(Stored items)
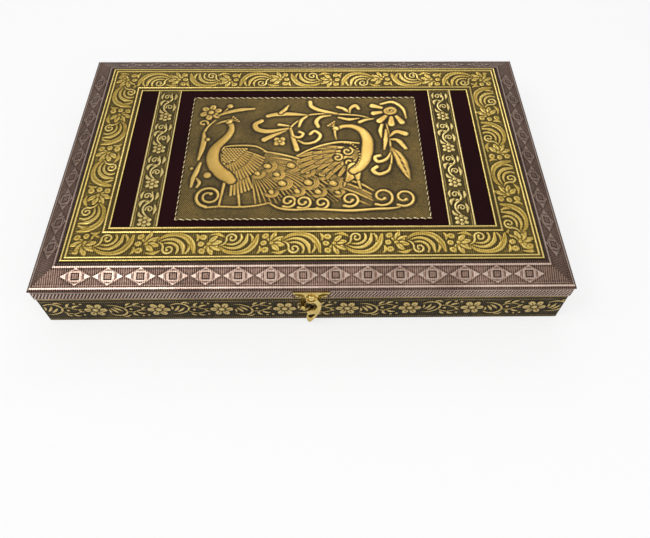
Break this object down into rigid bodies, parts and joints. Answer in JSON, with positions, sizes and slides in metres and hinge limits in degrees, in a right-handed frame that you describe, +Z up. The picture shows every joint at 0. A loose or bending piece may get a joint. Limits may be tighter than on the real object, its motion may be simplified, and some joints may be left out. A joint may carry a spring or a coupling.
{
  "type": "dry fruit box",
  "caption": "Flat hinged wooden box clad in embossed gold and copper sheet, with a divided tray, velvet inlay, peacock plaque and hook latch.",
  "frame": {"origin": "centre of the underside of the box, on the surface that it stands on", "axes": "+X to the right along the front, -Y out of the front where the latch is, +Z up"},
  "size_m": [0.38, 0.2575, 0.05],
  "materials": {
    "board": "plain fibreboard",
    "antique_sheet": "embossed, antique gold over dark lacquer",
    "copper_sheet": "embossed, coppered, darkened in the recesses",
    "gold_sheet": "embossed, gold, darkened in the recesses",
    "rope_edging": "bright twisted edging",
    "velvet": "maroon velvet",
    "brass": "polished"
  },
  "bodies": {
    "base": {"base_board": "board", "base_front_wall": "board", "base_back_wall": "board", "base_left_wall": "board", "base_right_wall": "board", "base_front_sheet": "antique_sheet", "base_back_sheet": "antique_sheet", "base_left_sheet": "antique_sheet", "base_right_sheet": "antique_sheet", "tray_floor_lining": "velvet", "tray_wall_lining": "velvet", "long_divider": "velvet", "left_cross_divider": "velvet", "right_cross_divider": "velvet", "keeper_peg": "brass", "left_hinge_base_leaf": "brass", "left_hinge_pin": "brass", "right_hinge_base_leaf": "brass", "right_hinge_pin": "brass", "base_hinge_nails": "brass"},
    "lid": {"lid_board": "board", "lid_lining": "velvet", "lid_rim_lining": "velvet", "lid_front_rail": "board", "lid_back_rail": "board", "lid_left_rail": "board", "lid_right_rail": "board", "lid_front_bevel": "board", "lid_back_bevel": "board", "lid_left_bevel": "board", "lid_right_bevel": "board", "copper_front_sheet": "copper_sheet", "copper_back_sheet": "copper_sheet", "copper_left_sheet": "copper_sheet", "copper_right_sheet": "copper_sheet", "border_front": "gold_sheet", "border_back": "gold_sheet", "border_left": "gold_sheet", "border_right": "gold_sheet", "velvet_inlay": "velvet", "left_gold_strip": "gold_sheet", "right_gold_strip": "gold_sheet", "peacock_plaque": "gold_sheet", "plaque_rope": "rope_edging", "left_hinge_lid_leaf": "brass", "right_hinge_lid_leaf": "brass", "lid_hinge_nails": "brass", "latch_plate": "brass", "latch_plate_nails": "brass", "hook_rivet": "brass"},
    "hook": {"swing_hook": "brass"}
  },
  "joints": [
    {"name": "lid_hinge", "type": "hinge", "parent": "base", "child": "lid", "pos_m": [0, 0.1264, 0.02975], "axis": [-1, 0, 0], "range_deg": [0, 110]},
    {"name": "hook_swing", "type": "hinge", "parent": "lid", "child": "hook", "pos_m": [0.0055, -0.1266, 0.0324], "axis": [0, -1, 0], "range_deg": [-18, 100]}
  ]
}
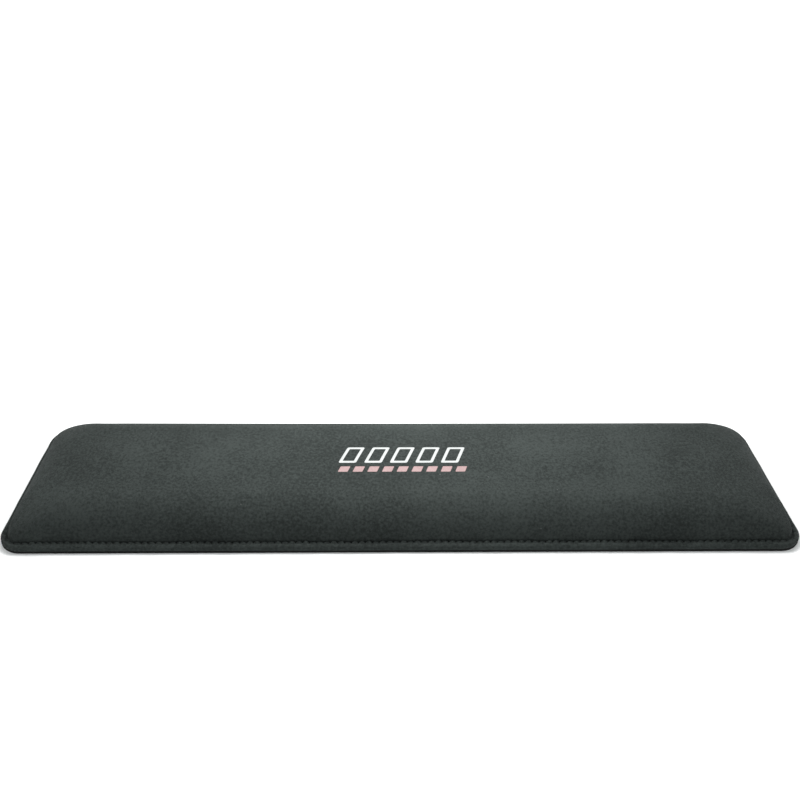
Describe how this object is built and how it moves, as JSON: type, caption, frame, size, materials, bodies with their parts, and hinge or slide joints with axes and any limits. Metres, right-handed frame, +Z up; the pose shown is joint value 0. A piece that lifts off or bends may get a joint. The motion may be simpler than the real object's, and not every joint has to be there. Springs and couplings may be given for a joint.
{
  "type": "keyboard wrist rest",
  "caption": "Long low padded rest with rounded sides, a knitted cover sewn round the edge to a thin rubber sheet, and an abstract printed mark on top.",
  "frame": {"origin": "centre of the flat underside of the base sheet", "axes": "+X to the right along the width, +Y from the user towards the keyboard, +Z up from the desk"},
  "size_m": [0.484, 0.116, 0.0251],
  "materials": {
    "base_rubber": "matt black non-slip rubber sheet with a fine moulded grip texture underneath",
    "core_foam": "open-cell slow-rebound polyurethane foam, sealed inside the cover",
    "backing_foam": "thin dark sponge laminated to the back of the cover",
    "cover_fabric": "fine black stretch knit with a soft grey sheen",
    "thread": "twisted black polyester sewing thread",
    "print_white": "white heat-transfer film, slightly satin",
    "print_red": "pale red heat-transfer film, slightly satin"
  },
  "bodies": {
    "root": {"base_sheet": "base_rubber", "foam_core": "core_foam", "cover_backing_foam": "backing_foam", "cover_fabric": "cover_fabric", "needle_thread": "thread", "bobbin_thread": "thread", "print_white": "print_white", "print_red": "print_red"}
  },
  "joints": []
}
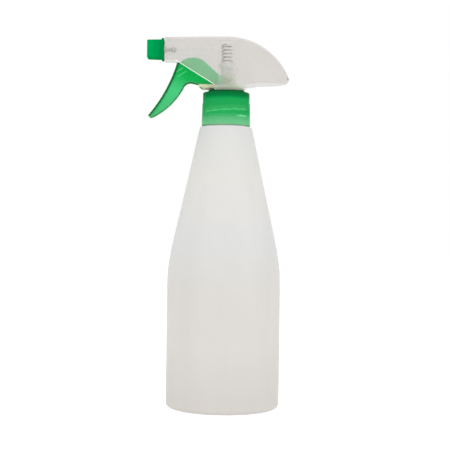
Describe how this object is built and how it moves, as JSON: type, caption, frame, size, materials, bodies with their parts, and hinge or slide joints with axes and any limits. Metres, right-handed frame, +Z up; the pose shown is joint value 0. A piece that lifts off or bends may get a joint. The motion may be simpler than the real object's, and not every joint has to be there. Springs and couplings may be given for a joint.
{
  "type": "trigger spray bottle",
  "caption": "Hand mister: a tall blow-moulded bottle with a screw-on trigger sprayer, its vertical piston pump under a translucent shroud and a square turning nozzle at the front.",
  "frame": {"origin": "centre of the bottle's standing ring, on the surface it stands on", "axes": "+Z up along the bottle and the pump, -X along the spray, towards the nozzle"},
  "size_m": [0.0917, 0.073, 0.2388],
  "materials": {
    "bottle_hdpe": "satin translucent white",
    "cap_green": "satin translucent green",
    "trigger_green": "satin translucent green",
    "nozzle_green": "satin green",
    "shroud_natural": "satin, frosted translucent",
    "pump_cream": "satin cream",
    "tube_natural": "satin translucent",
    "seal_white": "matte",
    "steel": "bright drawn stainless"
  },
  "bodies": {
    "bottle": {"bottle": "bottle_hdpe"},
    "head": {"pump_body": "pump_cream", "shroud": "shroud_natural", "base_insert": "tube_natural", "stem_seal": "seal_white", "neck_gasket": "seal_white", "return_spring": "steel", "swirl_plug": "pump_cream", "nozzle_seal": "seal_white", "outlet_spring": "steel"},
    "cap": {"screw_cap": "cap_green"},
    "trigger": {"trigger": "trigger_green"},
    "piston": {"piston": "tube_natural", "piston_cup": "seal_white", "ball_cage": "pump_cream", "dip_tube": "tube_natural"},
    "inlet_ball": {"inlet_ball": "steel"},
    "outlet_ball": {"outlet_ball": "steel"},
    "nozzle": {"nozzle_cap": "nozzle_green"}
  },
  "joints": [
    {"name": "cap_turn", "type": "hinge", "parent": "head", "child": "cap", "pos_m": [0, 0, 0.191], "axis": [0, 0, 1], "range_deg": [0, 630]},
    {"name": "head_lift", "type": "slide", "parent": "bottle", "child": "head", "axis": [0, 0, 1], "range_m": [0, 0.0074]},
    {"name": "trigger_pull", "type": "hinge", "parent": "head", "child": "trigger", "pos_m": [-0.0175, 0, 0.2128], "axis": [0, -1, 0], "range_deg": [0, 19.5], "stiffness_Nm_per_rad": 0.25, "springref_deg": -17.19},
    {"name": "piston_lift", "type": "slide", "parent": "head", "child": "piston", "axis": [0, 0, 1], "range_m": [0, 0.006], "deforming": ["return_spring"]},
    {"name": "inlet_ball_lift", "type": "slide", "parent": "piston", "child": "inlet_ball", "axis": [0, 0, 1], "range_m": [0, 0.0038]},
    {"name": "outlet_ball_slide", "type": "slide", "parent": "head", "child": "outlet_ball", "axis": [-1, 0, 0], "range_m": [0, 0.0008], "stiffness_N_per_m": 100, "springref_m": -0.001, "deforming": ["outlet_spring"]},
    {"name": "nozzle_turn", "type": "hinge", "parent": "head", "child": "nozzle", "pos_m": [-0.045, 0, 0.2301], "axis": [-1, 0, 0], "continuous": true}
  ],
  "couplings": [
    {"joint": "cap_turn", "follows": "head_lift", "rad_per_m": 1484.3},
    {"joint": "trigger_pull", "follows": "piston_lift", "rad_per_m": 56.6}
  ]
}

WHAT YOU HAVE TO DO:
Return all of the data precisely as it appears.

PROBLEM SOLUTION:
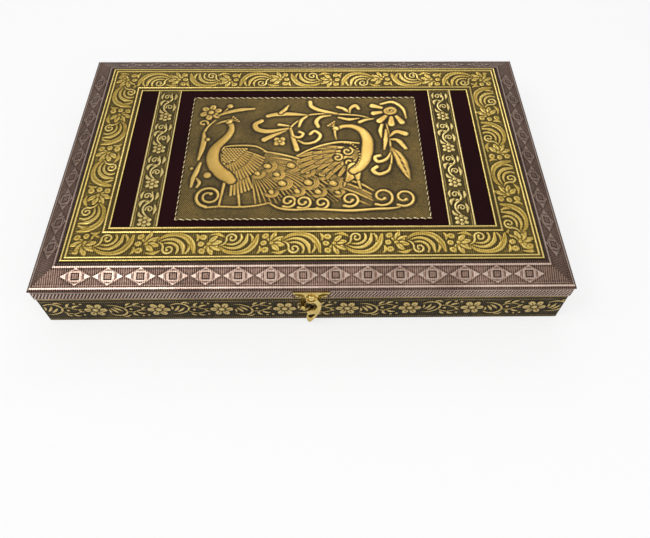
Break this object down into rigid bodies, parts and joints. Answer in JSON, with positions, sizes and slides in metres and hinge limits in degrees, in a right-handed frame that you describe, +Z up. The picture shows every joint at 0. A loose or bending piece may get a joint. Limits may be tighter than on the real object, its motion may be simplified, and some joints may be left out. A joint may carry a spring or a coupling.
{
  "type": "dry fruit box",
  "caption": "Flat hinged wooden box clad in embossed gold and copper sheet, with a divided tray, velvet inlay, peacock plaque and hook latch.",
  "frame": {"origin": "centre of the underside of the box, on the surface that it stands on", "axes": "+X to the right along the front, -Y out of the front where the latch is, +Z up"},
  "size_m": [0.38, 0.2575, 0.05],
  "materials": {
    "board": "plain fibreboard",
    "antique_sheet": "embossed, antique gold over dark lacquer",
    "copper_sheet": "embossed, coppered, darkened in the recesses",
    "gold_sheet": "embossed, gold, darkened in the recesses",
    "rope_edging": "bright twisted edging",
    "velvet": "maroon velvet",
    "brass": "polished"
  },
  "bodies": {
    "base": {"base_board": "board", "base_front_wall": "board", "base_back_wall": "board", "base_left_wall": "board", "base_right_wall": "board", "base_front_sheet": "antique_sheet", "base_back_sheet": "antique_sheet", "base_left_sheet": "antique_sheet", "base_right_sheet": "antique_sheet", "tray_floor_lining": "velvet", "tray_wall_lining": "velvet", "long_divider": "velvet", "left_cross_divider": "velvet", "right_cross_divider": "velvet", "keeper_peg": "brass", "left_hinge_base_leaf": "brass", "left_hinge_pin": "brass", "right_hinge_base_leaf": "brass", "right_hinge_pin": "brass", "base_hinge_nails": "brass"},
    "lid": {"lid_board": "board", "lid_lining": "velvet", "lid_rim_lining": "velvet", "lid_front_rail": "board", "lid_back_rail": "board", "lid_left_rail": "board", "lid_right_rail": "board", "lid_front_bevel": "board", "lid_back_bevel": "board", "lid_left_bevel": "board", "lid_right_bevel": "board", "copper_front_sheet": "copper_sheet", "copper_back_sheet": "copper_sheet", "copper_left_sheet": "copper_sheet", "copper_right_sheet": "copper_sheet", "border_front": "gold_sheet", "border_back": "gold_sheet", "border_left": "gold_sheet", "border_right": "gold_sheet", "velvet_inlay": "velvet", "left_gold_strip": "gold_sheet", "right_gold_strip": "gold_sheet", "peacock_plaque": "gold_sheet", "plaque_rope": "rope_edging", "left_hinge_lid_leaf": "brass", "right_hinge_lid_leaf": "brass", "lid_hinge_nails": "brass", "latch_plate": "brass", "latch_plate_nails": "brass", "hook_rivet": "brass"},
    "hook": {"swing_hook": "brass"}
  },
  "joints": [
    {"name": "lid_hinge", "type": "hinge", "parent": "base", "child": "lid", "pos_m": [0, 0.1264, 0.02975], "axis": [-1, 0, 0], "range_deg": [0, 110]},
    {"name": "hook_swing", "type": "hinge", "parent": "lid", "child": "hook", "pos_m": [0.0055, -0.1266, 0.0324], "axis": [0, -1, 0], "range_deg": [-18, 100]}
  ]
}
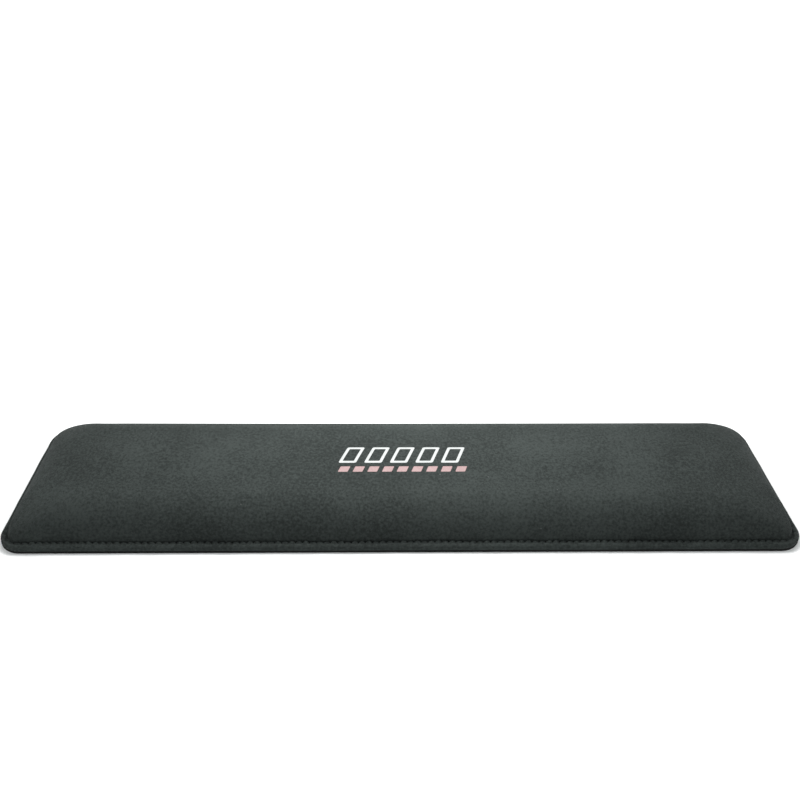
Describe how this object is built and how it moves, as JSON: type, caption, frame, size, materials, bodies with their parts, and hinge or slide joints with axes and any limits. Metres, right-handed frame, +Z up; the pose shown is joint value 0. A piece that lifts off or bends may get a joint. The motion may be simpler than the real object's, and not every joint has to be there. Springs and couplings may be given for a joint.
{
  "type": "keyboard wrist rest",
  "caption": "Long low padded rest with rounded sides, a knitted cover sewn round the edge to a thin rubber sheet, and an abstract printed mark on top.",
  "frame": {"origin": "centre of the flat underside of the base sheet", "axes": "+X to the right along the width, +Y from the user towards the keyboard, +Z up from the desk"},
  "size_m": [0.484, 0.116, 0.0251],
  "materials": {
    "base_rubber": "matt black non-slip rubber sheet with a fine moulded grip texture underneath",
    "core_foam": "open-cell slow-rebound polyurethane foam, sealed inside the cover",
    "backing_foam": "thin dark sponge laminated to the back of the cover",
    "cover_fabric": "fine black stretch knit with a soft grey sheen",
    "thread": "twisted black polyester sewing thread",
    "print_white": "white heat-transfer film, slightly satin",
    "print_red": "pale red heat-transfer film, slightly satin"
  },
  "bodies": {
    "root": {"base_sheet": "base_rubber", "foam_core": "core_foam", "cover_backing_foam": "backing_foam", "cover_fabric": "cover_fabric", "needle_thread": "thread", "bobbin_thread": "thread", "print_white": "print_white", "print_red": "print_red"}
  },
  "joints": []
}
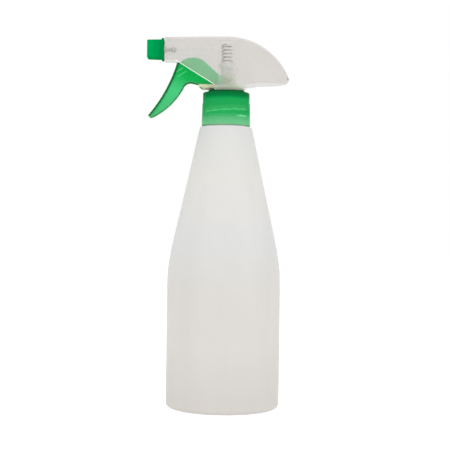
Describe how this object is built and how it moves, as JSON: type, caption, frame, size, materials, bodies with their parts, and hinge or slide joints with axes and any limits. Metres, right-handed frame, +Z up; the pose shown is joint value 0. A piece that lifts off or bends may get a joint. The motion may be simpler than the real object's, and not every joint has to be there. Springs and couplings may be given for a joint.
{
  "type": "trigger spray bottle",
  "caption": "Hand mister: a tall blow-moulded bottle with a screw-on trigger sprayer, its vertical piston pump under a translucent shroud and a square turning nozzle at the front.",
  "frame": {"origin": "centre of the bottle's standing ring, on the surface it stands on", "axes": "+Z up along the bottle and the pump, -X along the spray, towards the nozzle"},
  "size_m": [0.0917, 0.073, 0.2388],
  "materials": {
    "bottle_hdpe": "satin translucent white",
    "cap_green": "satin translucent green",
    "trigger_green": "satin translucent green",
    "nozzle_green": "satin green",
    "shroud_natural": "satin, frosted translucent",
    "pump_cream": "satin cream",
    "tube_natural": "satin translucent",
    "seal_white": "matte",
    "steel": "bright drawn stainless"
  },
  "bodies": {
    "bottle": {"bottle": "bottle_hdpe"},
    "head": {"pump_body": "pump_cream", "shroud": "shroud_natural", "base_insert": "tube_natural", "stem_seal": "seal_white", "neck_gasket": "seal_white", "return_spring": "steel", "swirl_plug": "pump_cream", "nozzle_seal": "seal_white", "outlet_spring": "steel"},
    "cap": {"screw_cap": "cap_green"},
    "trigger": {"trigger": "trigger_green"},
    "piston": {"piston": "tube_natural", "piston_cup": "seal_white", "ball_cage": "pump_cream", "dip_tube": "tube_natural"},
    "inlet_ball": {"inlet_ball": "steel"},
    "outlet_ball": {"outlet_ball": "steel"},
    "nozzle": {"nozzle_cap": "nozzle_green"}
  },
  "joints": [
    {"name": "cap_turn", "type": "hinge", "parent": "head", "child": "cap", "pos_m": [0, 0, 0.191], "axis": [0, 0, 1], "range_deg": [0, 630]},
    {"name": "head_lift", "type": "slide", "parent": "bottle", "child": "head", "axis": [0, 0, 1], "range_m": [0, 0.0074]},
    {"name": "trigger_pull", "type": "hinge", "parent": "head", "child": "trigger", "pos_m": [-0.0175, 0, 0.2128], "axis": [0, -1, 0], "range_deg": [0, 19.5], "stiffness_Nm_per_rad": 0.25, "springref_deg": -17.19},
    {"name": "piston_lift", "type": "slide", "parent": "head", "child": "piston", "axis": [0, 0, 1], "range_m": [0, 0.006], "deforming": ["return_spring"]},
    {"name": "inlet_ball_lift", "type": "slide", "parent": "piston", "child": "inlet_ball", "axis": [0, 0, 1], "range_m": [0, 0.0038]},
    {"name": "outlet_ball_slide", "type": "slide", "parent": "head", "child": "outlet_ball", "axis": [-1, 0, 0], "range_m": [0, 0.0008], "stiffness_N_per_m": 100, "springref_m": -0.001, "deforming": ["outlet_spring"]},
    {"name": "nozzle_turn", "type": "hinge", "parent": "head", "child": "nozzle", "pos_m": [-0.045, 0, 0.2301], "axis": [-1, 0, 0], "continuous": true}
  ],
  "couplings": [
    {"joint": "cap_turn", "follows": "head_lift", "rad_per_m": 1484.3},
    {"joint": "trigger_pull", "follows": "piston_lift", "rad_per_m": 56.6}
  ]
}